Visten de realidad sus declaraciones, maestros, como lo son, de la absoluta verdad, dueños de todo lo humano. Están lejos de Cusa y cerca de Balaguer (de Escrivá, aunque también del político). Usan la ciencia para decir religión. Se parte de correlaciones para vender lazos causales. El fanatismo se ampara de datos para hacer ficción. Descontextualiza, descontextualiza, que algo queda.
Desde esa retórica alambicada y reaccionaria, en la que prima la jactancia, la ufanía y el desdén, viene a dar una solución eliminando la pregunta. Salvemos a ambas, dice. ¿Olvidamos acaso que no siempre es posible, que la supervivencia del uno puede significar la muerte o el perjuicio duradero del otro?
Son expertos de la comunicación. Hablan de pro-aborto como si existieran grupos que abogan por la aplicación sistemática del aborto, cuyo luciferino objetivo no fuera otro que el de exterminar la raza humana. Pongamos los puntos sobre las íes y digamos que lo que se defiende es el aborto como legítima opción (pro-choice). Que el problema tiene múltiples aristas y que no hay solución prêt-à-porter. Que se admite no hay respuestas correctas sino opciones de vida, y que por ende la difícil opción le pertenece a la persona directamente concernida, la madre.
Avezados como lo son, se autodenominan pro-vida, a pesar de tener siglos decidiendo quiénes deben morir. Se escudan con sus datos deformados, sabiamente presentados o con el ad hominem con el que desde su posición de autoridad tratan a los grupos que defienden la libertad del individuo a decidir sobre su vida personal y privada. Se entienden los jueces legítimos de la moral del mundo y del bienestar social, porque sólo ellos distinguen el bien del mal.
Esconden sus trapos sucios, y cuando se les escapa en público alguna flatulencia, se cubren en la perfecta excusa: no somos más que simples hombres, nos disculpamos. Con eso basta y se sienten exentos. ¿Qué decir de los siglos ocultando crímenes, si tienen sus infractores favoritos?
Aún así, dicen conocer la verdad sobre lo privado y ser autoridad espiritual. Prescriben las fórmulas que dan acceso al Paraíso y a la vida eterna. En efecto, son hombres, pero hombres con poder. La construcción de creencias construye poderes.
Con discursos crispados y alarmistas defienden el status quo, pero no digamos que es una cuestión política. Que prima la nostalgia del Estado religioso. Que el Estado laico sigue siendo un ideal. Nada decimos sobre las leyes de Dios, pero ellos todo pueden decir sobre las leyes del Estado, porque su reino sin poder no tiene sentido.

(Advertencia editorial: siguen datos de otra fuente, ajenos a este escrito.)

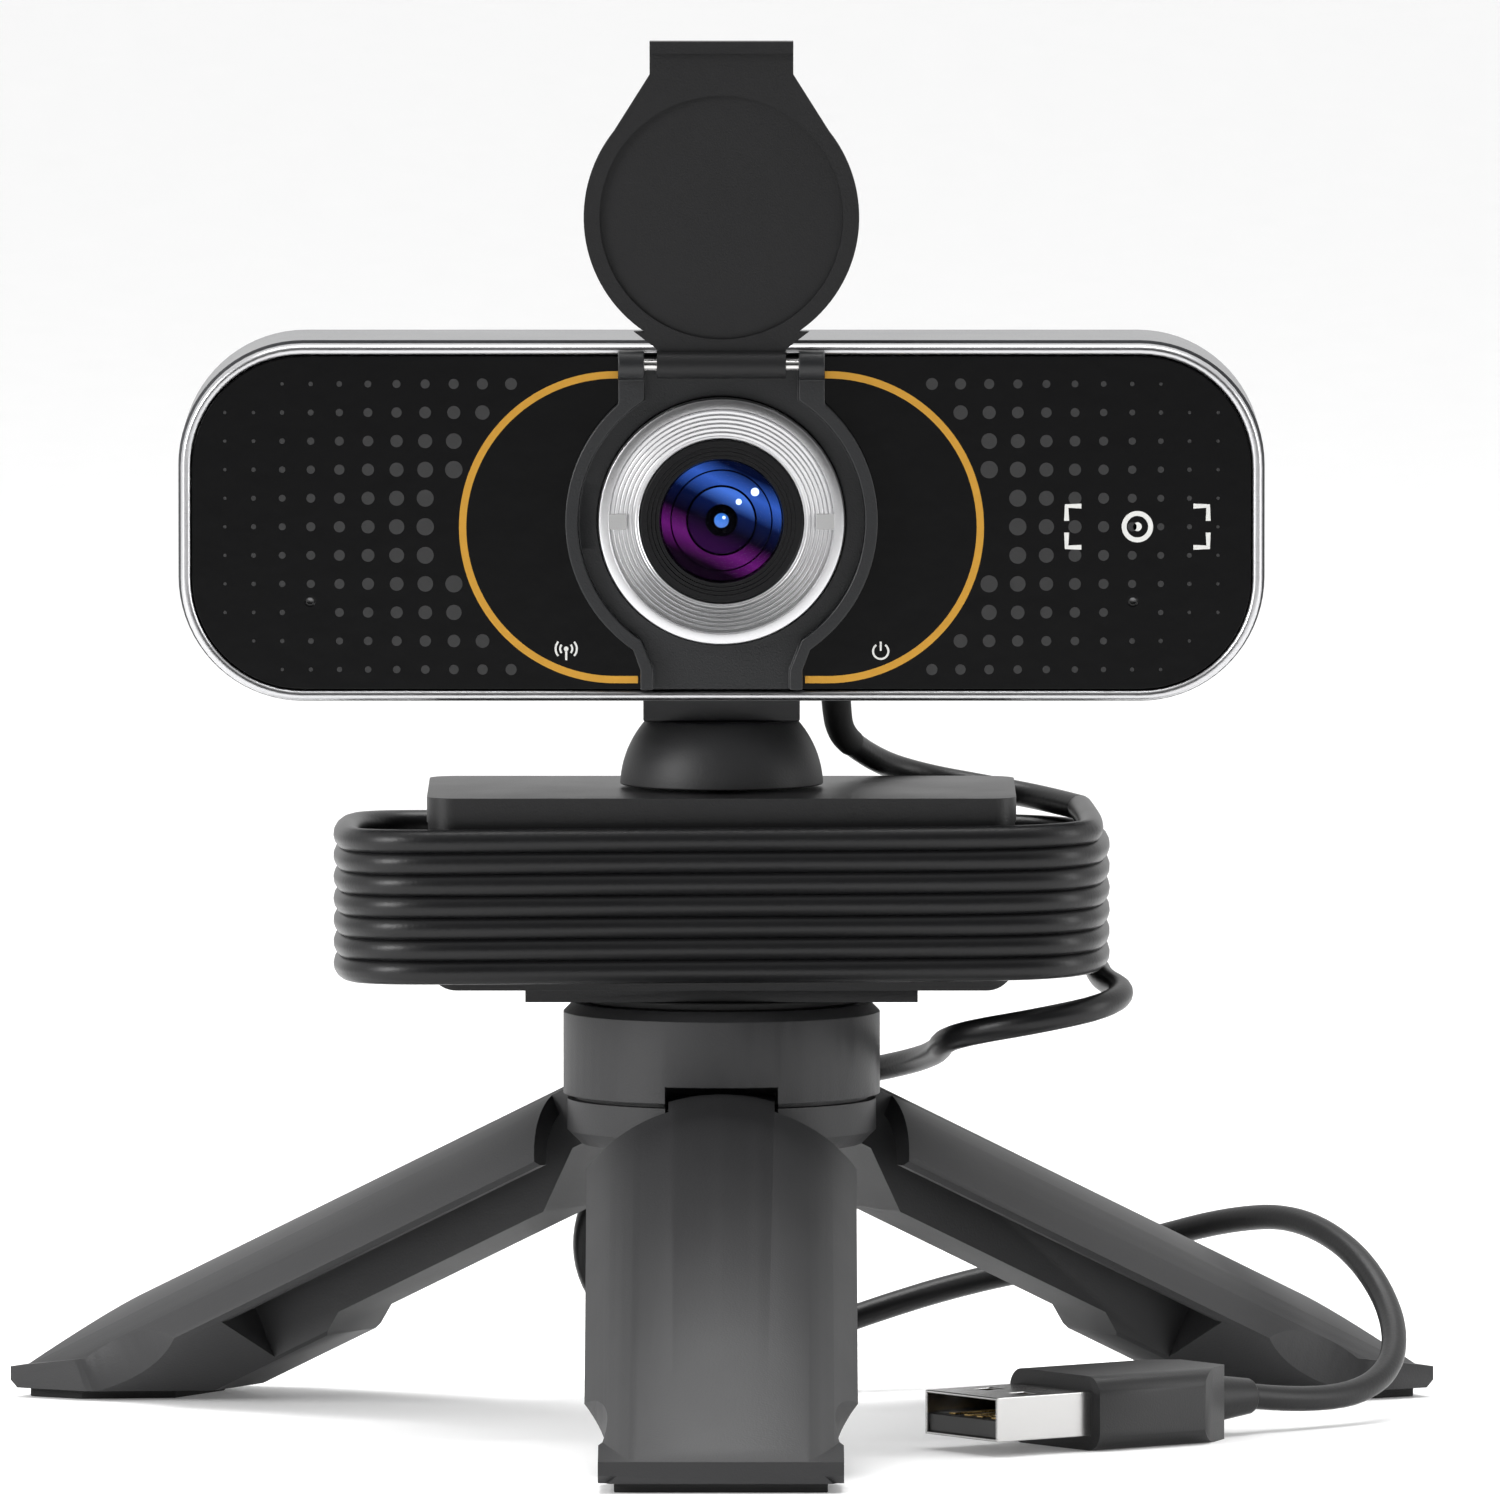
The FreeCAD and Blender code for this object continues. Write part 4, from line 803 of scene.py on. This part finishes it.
def build_glass():
    """Domed front glass over a dark well with an inner lens, rims and pupil; the well, inner lens
    and pupil glow in painted reflections, and three glowing discs are painted highlights.
    """
    edge = GLASS_R / MM
    lens_disc("front_lens", [(edge, 2.2)] + dome(edge, 1.35, 0.55, 14),
              coated_glass_material(), ("lens_front_glass",))
    # Painted reflections: the well and the inner lens glow in colour bands, and the bright blue
    # stops are painted highlights.
    outer = painted_lens_reflection("outer_lens_well", (
        (0.12, (0.006, 0.001, 0.008)), (0.28, (0.17, 0.012, 0.20)), (0.44, (0.004, 0.002, 0.010)),
        (0.60, (0.003, 0.008, 0.05)), (0.78, (0.05, 0.16, 0.70)), (0.93, (0.002, 0.005, 0.03))))
    lens_hoop("outer_well", edge - 0.15, 3.55, 2.32, 2.45, outer)
    inner = painted_lens_reflection("inner_lens", (
        (0.30, (0.03, 0.003, 0.05)), (0.45, (0.003, 0.002, 0.010)),
        (0.60, (0.004, 0.012, 0.08)), (0.73, (0.09, 0.26, 0.95))))
    lens_disc("inner_lens", [(3.4, 2.6)] + dome(3.4, 2.46, 0.2, 10), inner)
    dark = plastic("well_black", (0.001, 0.001, 0.002), 0.5, 5000.0, 0.02, specular=0.0)
    lens_hoop("inner_lens_rim", 3.6, 3.38, 2.24, 2.6, dark)
    lens_hoop("outer_well_step", 5.2, 5.05, 2.26, 2.4, dark)
    lens_disc("pupil_black", [(1.65, 2.3), (1.6, 2.22), (0.3, 2.18)], dark)
    # Painted reflection: a small glowing blue disc in the middle of the dark pupil.
    pupil = print_ink("pupil_blue", (0.02, 0.12, 0.45), 0.1, 0.4)
    lens_disc("pupil", [(0.75, 2.2), (0.65, 2.14), (0.15, 2.12)], pupil)
    # Painted highlights: three small glowing discs inside the lens.
    glint = print_ink("glint", (0.55, 0.72, 1.0), 0.2, 1.0)
    for tag, x, z, r in (("a", 0.25, 0.3, 0.17), ("b", 1.75, 1.9, 0.30), ("c", 3.4, 2.9, 0.42)):
        centre = LENS_FRONT + Vector((x * MM, 0, z * MM))
        profile = [(r * MM, 2.3 * MM), (r * MM, 2.1 * MM)]
        mesh = mesh_of("lens_glint_" + tag, lambda bm: turned_solid(bm, profile, centre, 24), 24)
        piece("lens_glint_" + tag, mesh, "camera", glint)


class WEBCAM_OT_cover(bpy.types.Operator):
    """Privacy cover and its pin"""
    bl_idname = "webcam.cover"
    bl_label = "Privacy cover"

    def execute(self, context):
        softened("privacy_cover", "cover", cover_plastic(), 0.00028, 3)
        softened("cover_pin", "camera", steel(), 0.00008)
        return {"FINISHED"}


class WEBCAM_OT_neck(bpy.types.Operator):
    """Neck block and dome"""
    bl_idname = "webcam.neck"
    bl_label = "Neck"

    def execute(self, context):
        softened("neck_block", "neck", tripod_plastic(), 0.0004)
        softened("neck_dome", "neck", tripod_plastic(), 0.0002)
        return {"FINISHED"}


class WEBCAM_OT_clip(bpy.types.Operator):
    """Folded screen clip"""
    bl_idname = "webcam.clip"
    bl_label = "Screen clip"

    def execute(self, context):
        softened("clip_plate", "base", black_plastic(), 0.0005, 3)
        softened("clip_leg", "base", black_plastic(), 0.0003)
        softened("clip_foot", "base", black_plastic(), 0.0003)
        softened("clip_lip_pad", "base", rubber(), 0.0002)
        return {"FINISHED"}


class WEBCAM_OT_tripod(bpy.types.Operator):
    """Tripod head, hub, legs and soles"""
    bl_idname = "webcam.tripod"
    bl_label = "Tripod"

    def execute(self, context):
        softened("tripod_head", "base", tripod_plastic(), 0.0003)
        softened("tripod_hub", "base", tripod_plastic(), 0.0002)
        softened("head_pad", "base", rubber(), 0.0002)
        for side in ("front", "left", "right"):
            softened("leg_" + side, side + "_leg", tripod_plastic(), 0.0003)
            softened("foot_pad_" + side, side + "_leg", rubber(), 0.00015)
        return {"FINISHED"}


# ------------------------------------------------------------------ lead and plug
def metres(points):
    """Route points in the frame, in metres."""
    return [Vector((x, y, z)) * MM + Vector((0, AXIS_Y, 0)) for x, y, z in points]


def coil_points():
    """The wound turns, clockwise from the right-hand end, each a little different."""
    low, high = (Vector(v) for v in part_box("cord_coil"))
    radius = looks().cord_diameter / 2
    half_w, half_d = (high.x - low.x) / 2 - radius, (high.y - low.y) / 2 - radius
    centre_y = (high.y + low.y) / 2
    top, bottom = high.z - radius, low.z + radius
    bend = COIL_BULGE * COIL_CORNER
    around = []
    for sx, sy, start in ((1, -1, 0), (-1, -1, -90), (-1, 1, -180), (1, 1, -270)):
        for step in (12, 45, 78):
            a = math.radians(start - step)
            around.append((sx * (half_w - COIL_CORNER) + bend * math.cos(a),
                           sy * (half_d - COIL_CORNER) + bend * math.sin(a)))
        if sx != sy:
            around += [(sx * share * (half_w - COIL_CORNER), sy * half_d) for share in (0.5, -0.5)]
    points = []
    total = TURNS * len(around)
    for i in range(total):
        x, y = around[i % len(around)]
        y += COIL_WOBBLE * math.sin(i * 1.7)
        points.append(Vector((max(-half_w, min(half_w, x)),
                              centre_y + max(-half_d, min(half_d, y)),
                              top + (bottom - top) * i / (total - 1))))
    return points


def spline_curve(name, points, radius):
    """A curve object of one smooth spline with these control points."""
    curve = bpy.data.curves.new(name, "CURVE")
    curve.dimensions = "3D"
    spline = curve.splines.new("NURBS")
    spline.points.add(len(points) - 1)
    for control, at in zip(spline.points, points):
        control.co = (*at, 1)
    spline.order_u = 3
    spline.use_endpoint_u = True
    spline.resolution_u = 8
    curve.bevel_depth = radius
    curve.bevel_resolution = 6
    curve.use_fill_caps = True
    made = bpy.data.objects.new(name, curve)
    bpy.context.scene.collection.objects.link(made)
    return made


def spline_line(name, points):
    """Points read along the spline through these control points."""
    bare = spline_curve(name + "_line", points, 0.0)
    bpy.context.view_layer.update()
    mesh = bpy.data.meshes.new_from_object(bare)
    line = [v.co.copy() for v in mesh.vertices]
    bpy.data.objects.remove(bare)
    bpy.data.meshes.remove(mesh)
    return line


def tube_mesh(name, line, radius_at, steps=20):
    """Round tube along a line, its radius a function of the share of the way."""
    last = len(line) - 1

    def build(bm):
        rings = []
        side = None
        for i, at in enumerate(line):
            along = (line[min(i + 1, last)] - line[max(i - 1, 0)]).normalized()
            side = side - along * side.dot(along) if side else along.cross(Vector((0, 0, 1)))
            side.normalize()
            other = along.cross(side)
            radius = radius_at(i / last)
            angles = (2 * math.pi * k / steps for k in range(steps))
            rings.append([bm.verts.new(at + radius * (side * math.cos(a) + other * math.sin(a)))
                          for a in angles])
        join_rings(bm, rings)
        for ring in (rings[0], rings[-1]):
            bm.faces.new(ring)

    return mesh_of(name, build, 60)


class WEBCAM_OT_lead(bpy.types.Operator):
    """Lead from the webcam, wound turns, tail and plug"""
    bl_idname = "webcam.lead"
    bl_label = "Lead"

    def execute(self, context):
        radius = looks().cord_diameter / 2
        upper = metres(BOOT_ROUTE)
        boot_line = spline_line("boot", upper)
        boot_mesh = tube_mesh("lead_boot", boot_line,
                              lambda share: radius + BOOT_WALL * (1 - 0.6 * share))
        boot = piece("lead_boot", boot_mesh, None, rubber(), ("cord_boot",))
        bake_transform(boot)

        lower = metres(LEAD_ROUTE)
        lead_line = spline_line("lead", lower)
        lead_mesh = tube_mesh("lead_to_turns", lead_line, lambda share: radius)
        lead = piece("lead_to_turns", lead_mesh, None, jacket(), ("cord_lead",))
        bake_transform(lead)

        plug = build_plug()
        route = [lower[-1], *coil_points(), *metres(TAIL_ROUTE)]
        line = spline_line("wound", route)
        wound = spline_curve("wound_lead", route, radius)
        wound.data.materials.append(jacket())
        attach(wound, "base")
        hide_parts("cord_coil", "cord_tail")
        return {"FINISHED"}


def build_plug():
    """Plug pieces with their finishes."""
    return [softened("plug_body", "base", black_plastic(), 0.0003, 3),
            softened("plug_relief", "base", jacket(), 0.0002),
            softened("plug_shell", "base", plated_steel(), 0.00012),
            softened("plug_tongue", "base", print_ink("tongue", (0.03, 0.03, 0.03), 0.5),
                     0.0001),
            softened("plug_contacts", "base", brass(), 0.00003)]


class WEBCAM_OT_inside(bpy.types.Operator):
    """Finishes of the pieces inside the webcam, clip and tripod"""
    bl_idname = "webcam.inside"
    bl_label = "Inside"

    def execute(self, context):
        green = plastic("board_lacquer", (0.01, 0.09, 0.04), 0.25, 800.0)
        finishes = {
            black_plastic(): ("inner_frame", "lens_barrel", "lens_holder", "video_chip"),
            green: ("main_board", "ir_filter"),
            gloss_acrylic(): ("image_sensor", "lens_elements"),
            print_ink("connector", (0.7, 0.7, 0.66)): ("board_connector",),
            silver(): ("microphones",),
            print_ink("led", (0.5, 0.5, 0.5)): ("power_led",),
            steel(): ("case_screws", "board_screws", "tilt_pin", "swivel_screw", "swivel_washer",
                      "clip_pins", "stud_bolt", "leg_pins"),
            brass(): ("thread_insert",)}
        for finish, nodes in finishes.items():
            for node in nodes:
                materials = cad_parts[node].data.materials
                if not materials:
                    materials.append(finish)
                for i in range(len(materials)):
                    materials[i] = finish
        return {"FINISHED"}


# ------------------------------------------------------------------ stage
def soft_light(name, at, aim, size, size_y, power):
    """Area light aimed at a place."""
    data = bpy.data.lights.new(name, "AREA")
    data.shape = "RECTANGLE"
    data.size, data.size_y = size, size_y
    data.energy = power
    made = bpy.data.objects.new(name, data)
    made.location = at
    made.rotation_euler = (Vector(aim) - Vector(at)).to_track_quat("-Z", "Y").to_euler()
    bpy.context.scene.collection.objects.link(made)


def dim_reflections(tree, background):
    """White round the horizon, falling to grey behind the viewer so that black stays black."""
    place = tree.nodes.new("ShaderNodeTexCoord").outputs["Generated"]
    split = tree.nodes.new("ShaderNodeSeparateXYZ")
    tree.links.new(place, split.inputs[0])
    ramp = tree.nodes.new("ShaderNodeValToRGB")
    half = math_node(tree, "MULTIPLY", split.outputs["Y"], 0.5)
    tree.links.new(math_node(tree, "ADD", half, 0.5), ramp.inputs["Fac"])
    ramp.color_ramp.elements[0].color = (0.03, 0.03, 0.03, 1)
    ramp.color_ramp.elements[0].position = 0.10
    ramp.color_ramp.elements[1].color = (1.0, 1.0, 1.0, 1)
    ramp.color_ramp.elements[1].position = 0.34
    tree.links.new(ramp.outputs["Color"], background.inputs["Color"])


class WEBCAM_OT_stage(bpy.types.Operator):
    """Camera, floor and soft studio light"""
    bl_idname = "webcam.stage"
    bl_label = "Stage"

    def execute(self, context):
        scene = context.scene
        data = bpy.data.cameras.new("studio_camera")
        data.sensor_width = SENSOR_MM
        data.lens = SENSOR_MM * CAMERA_BACK / VIEW_WIDTH
        data.clip_end = 50
        camera = bpy.data.objects.new("studio_camera", data)
        at = Vector((TARGET.x, TARGET.y - CAMERA_BACK, CAMERA_HEIGHT))
        camera.location = at
        camera.rotation_euler = (TARGET - at).to_track_quat("-Z", "Y").to_euler()
        scene.collection.objects.link(camera)
        scene.camera = camera

        mesh = mesh_of("floor", lambda bm: bmesh.ops.create_grid(
            bm, x_segments=8, y_segments=8, size=6.0))
        floor = bpy.data.objects.new("floor", mesh)
        scene.collection.objects.link(floor)
        mesh.materials.append(print_ink("pale_floor", (0.92, 0.92, 0.92), 0.7, 0.12))

        world = bpy.data.worlds.new("studio")
        world.use_nodes = True
        background = world.node_tree.nodes["Background"]
        background.inputs["Strength"].default_value = 1.05
        dim_reflections(world.node_tree, background)
        scene.world = world
        scene.view_settings.view_transform = "Standard"
        aim = (0, AXIS_Y, 0.08)
        soft_light("key_left", (-0.85, -0.50, 0.45), aim, 0.35, 0.5, 9.0)
        soft_light("top", (0.0, 0.15, 0.9), aim, 0.7, 0.4, 7.0)
        soft_light("strip_right", (0.8, -0.1, 0.25), aim, 0.12, 0.6, 2.0)
        return {"FINISHED"}


class WEBCAM_PT_panel(bpy.types.Panel):
    """Sidebar panel that lists the pieces"""
    bl_label = "Webcam on tripod"
    bl_idname = "WEBCAM_PT_panel"
    bl_space_type = "VIEW_3D"
    bl_region_type = "UI"
    bl_category = "Webcam"

    def draw(self, context):
        layout = self.layout
        for prop in ("grain", "edge_scale", "cord_diameter", "dot_pitch", "dot_radius",
                     "gold", "black", "grey", "silver"):
            layout.prop(context.scene.webcam_looks, prop)
        for maker in OPERATORS:
            layout.operator(maker.bl_idname)


OPERATORS = (WEBCAM_OT_lead, WEBCAM_OT_stage, WEBCAM_OT_body, WEBCAM_OT_panel_print,
             WEBCAM_OT_lens, WEBCAM_OT_cover, WEBCAM_OT_neck, WEBCAM_OT_clip, WEBCAM_OT_tripod,
             WEBCAM_OT_inside)


def register():
    """Register the settings, operators and panel."""
    for cls in (WebcamLooks, *OPERATORS, WEBCAM_PT_panel):
        bpy.utils.register_class(cls)
    bpy.types.Scene.webcam_looks = bpy.props.PointerProperty(type=WebcamLooks)


def unregister():
    """Remove what register added."""
    del bpy.types.Scene.webcam_looks
    for cls in (WEBCAM_PT_panel, *reversed(OPERATORS), WebcamLooks):
        bpy.utils.unregister_class(cls)


def main():
    """Build every piece."""
    register()
    for maker in OPERATORS:
        group, call = maker.bl_idname.split(".")
        getattr(getattr(bpy.ops, group), call)()


if __name__ == "__main__":
    main()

Pretenden el monopolio de la moral, que también es poder, con la que determinan caprichosamente como inmoral las elecciones sexuales de ciertos grupos sociales. Los descalifican por el recurso que hacen al lobby para reivindicar sus derechos, pero no hablan del propio lobby, de su participación en la política que no podemos ver.
Pero la historia está allí. Basta mirar atrás y preguntarse ¿Cuándo han estado ellos del lado del progreso de las sociedades? Muchas víctimas responderán.